→ **SET PROBLEM**:
Only the lines from the first one through the line with "half_depth = 0.900" should be printed, exactly as they appear.

----------

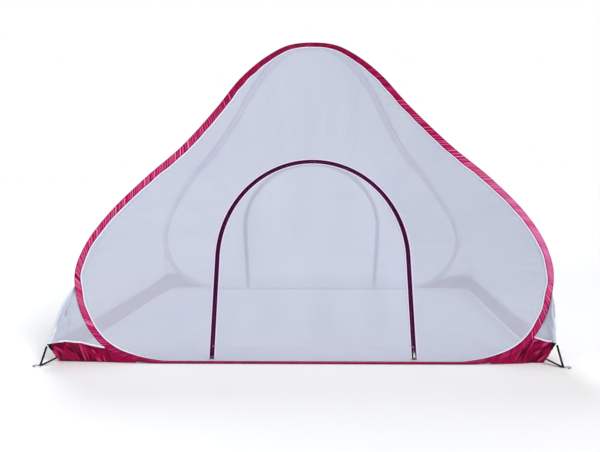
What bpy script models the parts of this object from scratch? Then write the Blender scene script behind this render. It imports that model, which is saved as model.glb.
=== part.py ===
"""Mosquito net tent: two sprung hoops in satin sleeves lean together at the apex, with net between them.

Metres, +Z up. The origin is on the ground under the apex, the front is -Y and the width runs along X.
The rear half is the front half turned half a turn about Z, so every front piece has its rear twin.
"""

import math

import bmesh
import bpy
import numpy as np
from mathutils import Matrix

# Overall size
apex_height = 1.457  # wire centre at the apex
half_width = 0.980  # wire centre at the widest bulge of a hoop
half_depth = 0.900  # wire centre of a hoop's straight base run

# Hoop, sleeve and piping
wire_radius = 0.0012
sleeve_width = 0.030
sleeve_wall = 0.0010
sleeve_slot_half = 0.0025  # half the room inside the folded satin
lip_slot_half = 0.0010  # half the slit that holds the edge of the net
net_tuck = 0.0030  # how far the net reaches into the slit
piping_width = 0.0070
piping_thickness = 0.0012
ferrule_radius = 0.0019
ferrule_bore = 0.0015
ferrule_length = 0.050
wire_end_gap = 0.0020
apex_seam_radius = 0.0030
apex_seam_length = 0.060

# Net
net_thickness = 0.0012

# Clearances
seat_gap = 0.0003
cloth_gap = 0.0004
seam_gap = 0.0009  # between loosely sewn cloths

# Door, measured in its leaning plane
door_half_width = 0.420  # between the middle of the zip and the middle of the tent
door_leg_length = 0.455
door_arch_rise = 0.470
door_lean = math.radians(26.6)
hinge_height = 0.056  # bottom edge of the flap
bend_margin = 0.003  # net kept straight beside the piping
sill_margin = 0.005  # level net between the piping and the foot of the door plane
sill_foot = 0.002  # the net lies in the door plane from here up
sill_band = 0.015  # net kept flat under the flap
surround = 0.020  # net kept flat round the zip
zip_gap_half = 0.0016
tape_width = 0.0080
tape_thickness = 0.0012
chain_width = 0.0026
chain_height = 0.0013
binding_width = 0.0070
net_overlap = 0.0021  # how far the tape laps over the net
tape_foot_gap = 0.006  # bottom ends of the tapes on the flap above the hinge
stub_gap = 0.002  # top ends of the end boxes below the hinge

slot_depth = 0.006  # reach of the slot's cut to each side of the net

# End boxes at the feet of a zip
box_foot = 0.004
box_height = 0.014

# Slider, with its length along the zip
slider_rest = 0.021  # bottom end of the slider above the door plane's foot
slider_length = 0.019
slider_half_width = 0.0064
slider_tail_half_width = 0.0042
slider_plate = 0.0015
slider_inside_half_width = 0.0058
post_half_width = 0.0011
post_length = 0.0060
bridge_half_length = 0.0046
bridge_height = 0.0034
bridge_bar = 0.0011
bridge_half_width = 0.0009
pull_length = 0.0190
pull_half_width = 0.0034
pull_arm = 0.0016
pull_thickness = 0.0012
pull_inset = 0.0060  # from the pivot to the near edge of the solid tab
slider_edge_bevel = 0.0003

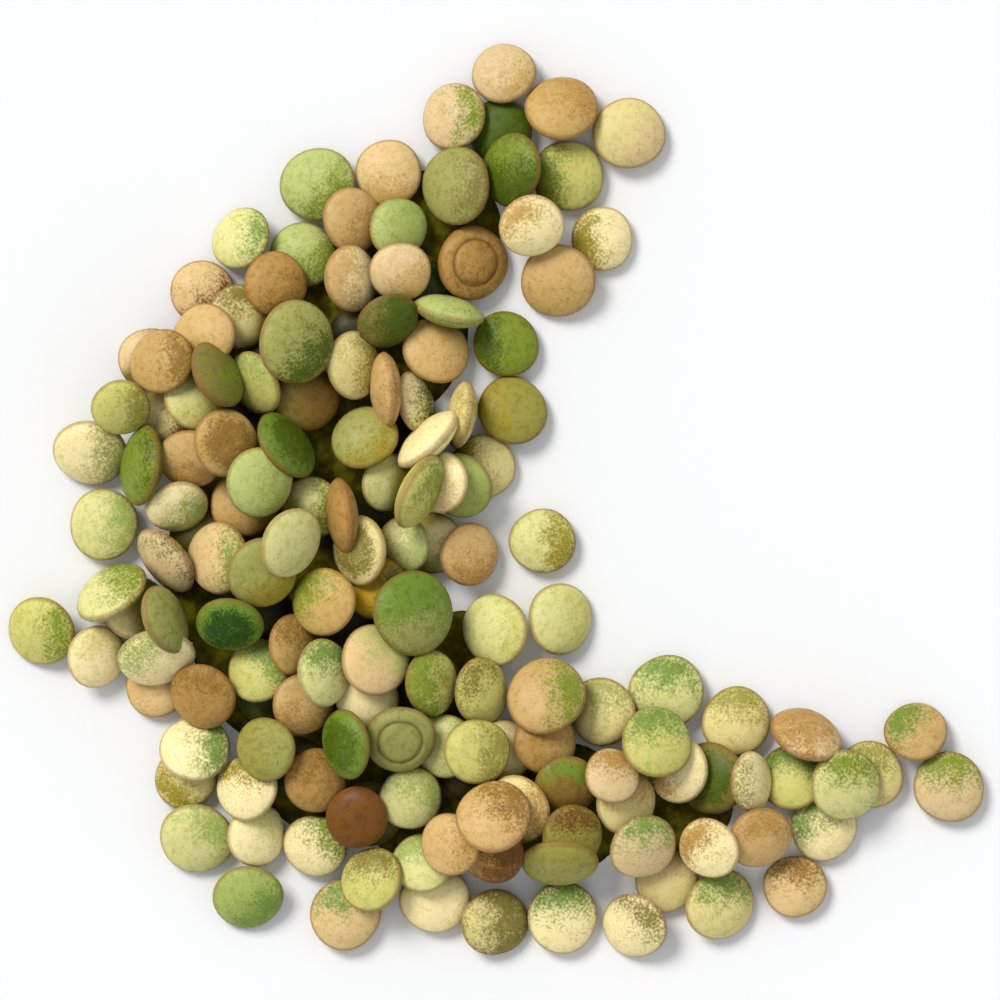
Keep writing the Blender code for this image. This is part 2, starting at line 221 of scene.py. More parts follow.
# Those on the ground round the heap
RIM = [
    # Its dark coat is painted shade, where the lentil lies low between its neighbours
    ("forest", 0.4, 33.2, 6.0, "forest", "N"),
    # A paler coat than this lentil shows: painted light against the shade of the lentils over it
    ("cream", -5.8, -4.0, 5.8, "lime", "S"),
    ("straw", -28.0, -25.2, 5.8, "mustard", "SW"),
    ("straw", 15.4, -34.4, 6.0, "peach", "N"),
    ("sand", 0.7, 38.4, 6.0, "ochre", "SE"),
    ("sand", -3.8, 34.5, 6.3, "leaf", "E"),
    ("peach", -9.7, 29.4, 6.2, "ochre", "S"),
    ("lime", -16.1, 28.4, 6.9, "leaf", "SE"),
    ("mint", -23.0, 23.5, 6.0, "fern", "E", 32, 65),
    ("peach", -26.5, 18.7, 6.0, "rust", "SE"),
    # Its umber east side is painted shade from the lentil that lies on it
    ("sand", -31.2, 12.6, 6.0, "umber", "E"),
    ("cream", -36.6, 4.2, 6.8, "sage", "E", 30, -12),
    ("mint", -35.4, -2.3, 6.5, "jade", "E"),
    ("pear", -41.0, -11.9, 6.6, "leaf", "E", 25, -50),
    ("cream", -36.0, -14.2, 5.8, "straw", "N"),
    ("peach", -30.6, -16.8, 6.0, "tan", "W"),
    ("cream", -27.1, -22.5, 6.4, "fern", "E"),
    ("mint", -27.0, -30.6, 6.8, "jade", "NE"),
    ("cream", -21.6, -30.3, 5.8, "mint", "NE"),
    ("jade", -22.4, -35.9, 6.5, "fern", "SE"),
    ("peach", -13.6, -37.5, 6.6, "fern", "N"),
    # Its cream northeast side is painted light, against the shade of its neighbours
    ("cream", -5.5, -36.1, 6.5, "cream", "NE"),
    ("moss", -0.1, -38.2, 6.4, "straw", "W"),
    ("cream", 6.0, -37.8, 6.6, "fern", "N"),
    ("cream", 12.5, -38.5, 6.2, "moss", "NE"),
    ("straw", 20.2, -36.6, 6.6, "fern", "N"),
    ("peach", 27.0, -35.0, 5.8, "umber", "N"),
    ("cream", 29.6, -29.6, 6.3, "fern", "NW"),
    ("straw", 33.8, -24.9, 6.2, "olive", "N"),
    ("sand", 40.9, -26.0, 6.6, "leaf", "N"),
    ("tan", 37.9, -21.0, 5.8, "green", "NW"),
    ("straw", 21.7, -20.1, 6.4, "olive", "N"),
    ("mint", 15.4, -17.4, 6.9, "fern", "N"),
    ("straw", 9.6, -19.2, 6.4, "sage", "N"),
    ("mint", -0.1, -11.8, 6.7, "pear", "E", 28, 90),
    ("mint", 5.8, -10.8, 6.5, "pear", "E"),
    ("tan", -2.4, -5.0, 5.8, "brown", "S"),
    ("straw", -1.2, 2.9, 6.0, "mustard", "W"),
    ("olive", 1.5, 8.0, 6.4, "mustard", "W"),
    ("leaf", 0.9, 14.0, 6.1, "forest", "W"),
    ("cream", 9.6, 23.5, 5.8, "mustard", "W"),
    ("pear", 6.5, 29.2, 6.6, "leaf", "W"),
    ("straw", 12.0, 33.0, 6.7, "sand", "SE"),
    ("tan", 5.6, 19.7, 7.0, "ochre", "S"),
]

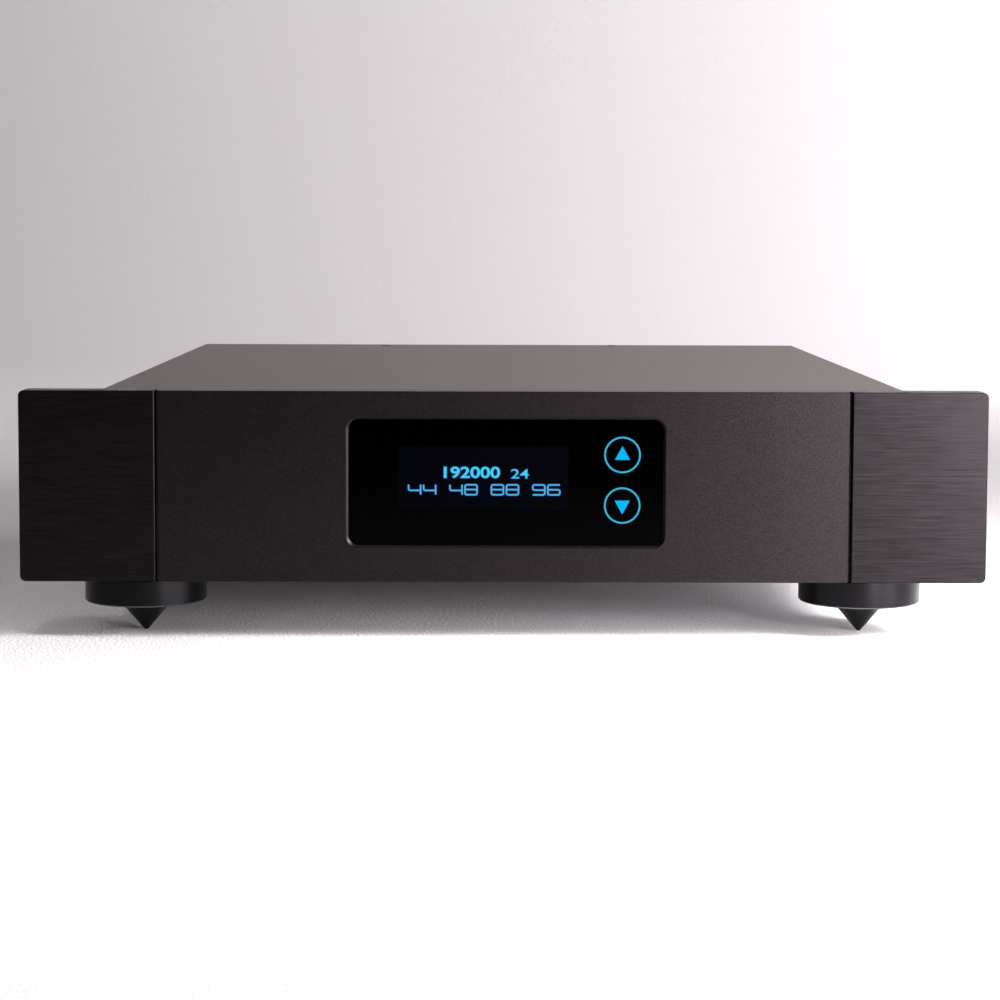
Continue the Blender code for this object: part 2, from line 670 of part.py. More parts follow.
def xlr_input():
    """Female socket: an insert with three contact holes, and a blind slot for the latch over it."""
    shell, place = xlr_shell("xlr_input", XLR_INPUT_X)
    housing = around_latch(LATCH_CLEARANCE + LATCH_WALL, FLANGE_FRONT - 12, FLANGE_FRONT - 1)
    join(shell, box("latch_housing", *housing, "socket_metal"))
    cut(shell, rod("xlr_input_cup", XLR_CUP_RADIUS, (-10, 2), place, "socket_metal", steps=STEPS))
    join(shell, rod("xlr_insert", 7.9, (-12, -0.5), place, "socket_metal", steps=STEPS))
    for number, hole in enumerate(contact_places(place)):
        cut(shell, rod(f"xlr_contact_{number}", 1.5, (-8, 2), hole, "socket_metal", steps=8))
    slot = around_latch(LATCH_CLEARANCE, FLANGE_FRONT - 8, FLANGE_FRONT + 2)
    cut(shell, box("latch_slot", *slot, "socket_metal"))


def xlr_latch():
    """Push tab that frees the plug. Its travel is along Y, into the socket."""
    size, centre = span(*around_latch(0, FLANGE_FRONT - 6, FLANGE_FRONT + 1.8))
    bm = cuboid(size)
    bevel(bm, 0.5, 2, lambda d, m: m.y > size.y / 2 - 0.01)
    add("xlr_latch", mesh_from("xlr_latch", bm), "steel", centre)


def rca_socket(name, x):
    """Gold-plated socket that ends at the object's rearmost plane."""
    tip = BACK - PANEL_OUTSIDE
    profile = [
        (0, tip - 8),
        (1.7, tip - 8),
        (1.7, tip),
        (3.7, tip),
        (4.15, tip - 0.5),
        (4.15, 2.8),
        (6.6, 2.8),
        (7.0, 2.4),
        (7.0, SEAM),
        (RCA_THREAD_RADIUS, SEAM),
        (RCA_THREAD_RADIUS, -14),
        (1.5, -14),
        (1.5, -20),
        (0, -20),
    ]
    place = (x, PANEL_OUTSIDE, SOCKET_Z)
    turned(name, profile, place, "gold", turn=AXIS_TURN["y"], steps=20)


def toslink_socket(name, x):
    """Optical receiver: a block with a square cavity, closed by its shutter."""
    width, height = TOSLINK_SIZE
    low = (x - width / 2, PANEL_OUTSIDE - 18, SOCKET_Z - height / 2)
    high = (x + width / 2, PANEL_OUTSIDE + 1.2, SOCKET_Z + height / 2)
    socket = box(name, low, high, "black_plastic")
    half = TOSLINK_CAVITY / 2
    cavity = box(
        f"{name}_cavity",
        (x - half, PANEL_OUTSIDE - 13, SOCKET_Z - half),
        (x + half, PANEL_OUTSIDE + 3, SOCKET_Z + half),
        "black_plastic",
    )
    cut(socket, cavity)


def toslink_shutter(name, x):
    """Sprung flap that closes the cavity. Its origin is on its pivot, along its top edge."""
    half, thick, length = TOSLINK_CAVITY / 2 - FIT, 0.45, 8.2
    pivot = (x, SHUTTER_PIVOT_Y, SHUTTER_PIVOT_Z)
    size, centre = span((-half, -thick, -length), (half, thick, 0))
    flap = add(name, mesh_from(name, cuboid(size, centre)), "black_plastic", pivot)
    barrel = rod(f"{name}_barrel", 0.5, (-half, half), pivot, "black_plastic", "x", 12)
    join(flap, barrel)


def usb_socket():
    """Square type B socket: a metal shell with two corners cut, round a plastic tongue."""
    width, height = USB_SIZE
    low = (USB_X - width / 2, PANEL_OUTSIDE - 16, SOCKET_Z - height / 2)
    high = (USB_X + width / 2, PANEL_OUTSIDE + 1.2, SOCKET_Z + height / 2)
    shell = box("usb_socket", low, high, "steel")
    low = (USB_X - 4.25, PANEL_OUTSIDE - 9, SOCKET_Z - 3.9)
    high = (USB_X + 4.25, PANEL_OUTSIDE + 3, SOCKET_Z + 3.9)
    size, centre = span(low, high)
    bm = cuboid(size)
    bevel(bm, 1.5, 1, lambda d, m: runs_along(d, "y") and m.z > 0)
    cut(shell, add("usb_cavity", mesh_from("usb_cavity", bm), "steel", centre))
    tongue = box(
        "usb_tongue",
        (USB_X - 2.8, PANEL_OUTSIDE - 12, SOCKET_Z - 1.6),
        (USB_X + 2.8, PANEL_OUTSIDE, SOCKET_Z + 1.6),
        "steel",
    )
    join(shell, tongue)


def around_mains(half_width, half_height, z, near, far):
    """Corners of a box that is centred on the mains module at height z and runs between two depths."""
    return (MAINS_X - half_width, near, z - half_height), (MAINS_X + half_width, far, z + half_height)


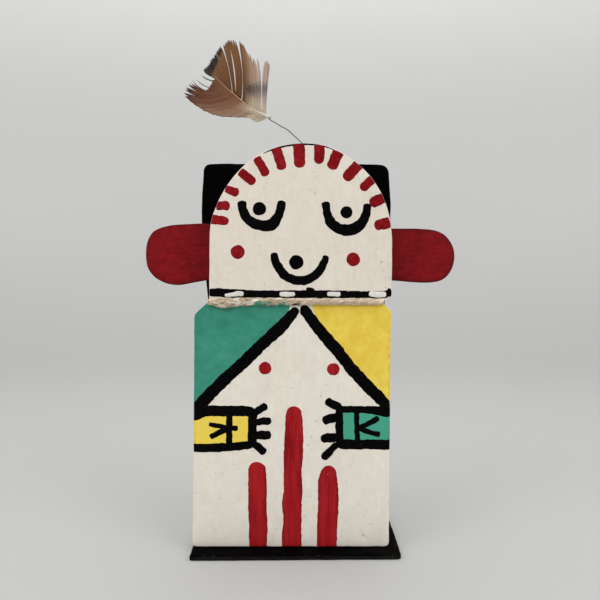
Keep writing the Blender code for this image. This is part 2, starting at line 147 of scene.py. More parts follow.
# --- paint on the body --------------------------------------------------------------------
GREEN_YOKE = ((-38.2, 111.2), (-1.0, 111.2), (-0.8, 108.6), (-1.6, 106.0), (-3.6, 103.4), (-12.0, 94.0),
              (-21.0, 84.8), (-30.0, 76.8), (-45.4, 60.6), (-45.0, 66.0), (-44.9, 104.8))
YELLOW_YOKE = ((9.2, 111.2), (40.8, 111.2), (45.6, 106.6), (45.4, 62.6), (39.5, 67.7), (33.0, 74.2),
               (26.3, 81.7), (20.4, 89.7), (15.6, 96.6), (12.2, 102.2), (10.2, 105.8), (9.2, 108.4))
YOKE_LINES = (
    ((2.6, 107.9, 3.2), (1.0, 106.0, 4.2), (-4.9, 99.5, 5.4), (-12.6, 92.5, 5.3), (-21.2, 84.0, 5.4),
     (-29.9, 76.2, 5.4), (-38.3, 67.8, 5.6), (-42.6, 63.0, 5.6), (-45.6, 60.0, 5.6)),
    ((4.2, 108.7, 3.0), (5.9, 107.0, 4.3), (9.0, 102.6, 4.9), (14.2, 96.2, 5.3), (20.2, 89.3, 5.3),
     (26.3, 81.5, 5.3), (33.2, 73.8, 5.3), (39.3, 67.7, 5.3), (45.4, 61.4, 5.2)),
    ((-0.4, 110.0, 1.0), (3.0, 110.2, 0.9)),
)
CUFF_LEFT_FILL = ((-45.4, 45.6), (-19.4, 46.6), (-19.2, 59.0), (-41.4, 59.2), (-45.4, 56.6))
CUFF_RIGHT_FILL = ((22.8, 47.6), (45.4, 47.4), (45.4, 59.4), (22.8, 61.2))
CUFF_LINES = (
    # left: upper, outer and lower edges of the sleeve, then the cross bar and the arrow
    ((-45.2, 57.9, 3.4), (-42.0, 60.0, 4.2), (-38.5, 61.3, 4.6), (-31.6, 61.4, 4.5),
     (-24.7, 61.4, 4.4), (-19.4, 61.1, 4.4), (-17.9, 59.4, 4.0), (-17.9, 55.6, 3.9),
     (-17.9, 51.3, 4.0), (-18.0, 46.6, 4.2)),
    ((-45.2, 44.8, 3.7), (-36.8, 44.8, 3.8), (-28.2, 45.2, 3.6), (-21.2, 45.9, 3.5), (-17.4, 46.6, 3.2)),
    ((-28.2, 61.0, 2.9), (-28.3, 53.5, 2.8), (-28.3, 45.5, 2.8)),
    ((-37.6, 55.6, 1.7), (-30.4, 54.1, 2.1), (-24.2, 53.5, 2.5)),
    ((-37.2, 49.7, 2.3), (-31.2, 52.3, 2.3), (-26.9, 54.0, 2.0)),
    # right: the same, with a fork
    ((21.6, 62.2, 2.8), (29.8, 62.1, 2.9), (36.0, 61.8, 3.4), (41.5, 61.2, 4.4), (45.4, 60.9, 4.8)),
    ((21.6, 63.2, 3.2), (21.5, 55.6, 3.4), (21.6, 50.4, 3.4), (21.9, 45.0, 3.5)),
    ((20.8, 46.3, 4.2), (28.9, 46.4, 4.3), (36.7, 46.4, 4.3), (45.4, 46.3, 4.4)),
    ((29.2, 61.4, 2.3), (29.4, 54.0, 2.2), (29.9, 45.8, 2.3)),
    ((39.4, 58.5, 2.8), (35.0, 55.9, 2.2), (29.6, 53.7, 2.0)),
    ((30.2, 53.6, 2.2), (35.4, 51.8, 2.1), (40.0, 50.6, 2.5)),
)
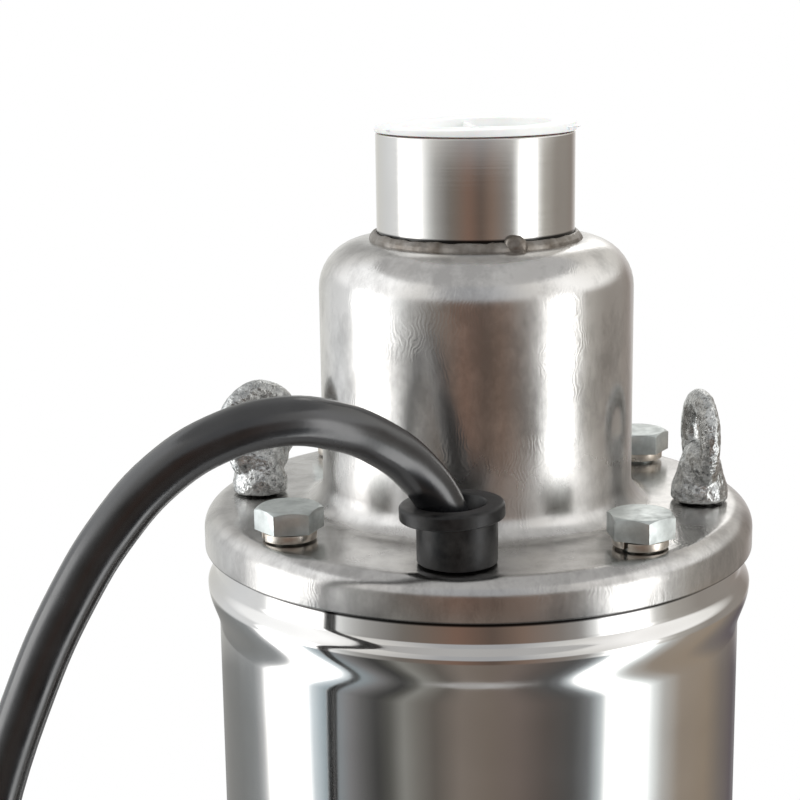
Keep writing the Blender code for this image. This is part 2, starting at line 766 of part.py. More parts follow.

----------

→ **THE ANSWER**:
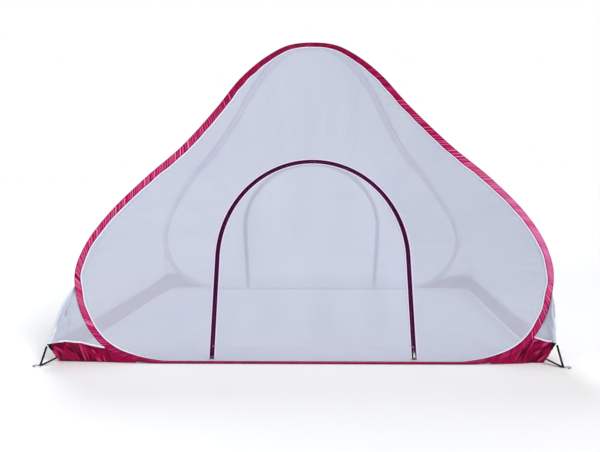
What bpy script models the parts of this object from scratch? Then write the Blender scene script behind this render. It imports that model, which is saved as model.glb.
=== part.py ===
"""Mosquito net tent: two sprung hoops in satin sleeves lean together at the apex, with net between them.

Metres, +Z up. The origin is on the ground under the apex, the front is -Y and the width runs along X.
The rear half is the front half turned half a turn about Z, so every front piece has its rear twin.
"""

import math

import bmesh
import bpy
import numpy as np
from mathutils import Matrix

# Overall size
apex_height = 1.457  # wire centre at the apex
half_width = 0.980  # wire centre at the widest bulge of a hoop
half_depth = 0.900  # wire centre of a hoop's straight base run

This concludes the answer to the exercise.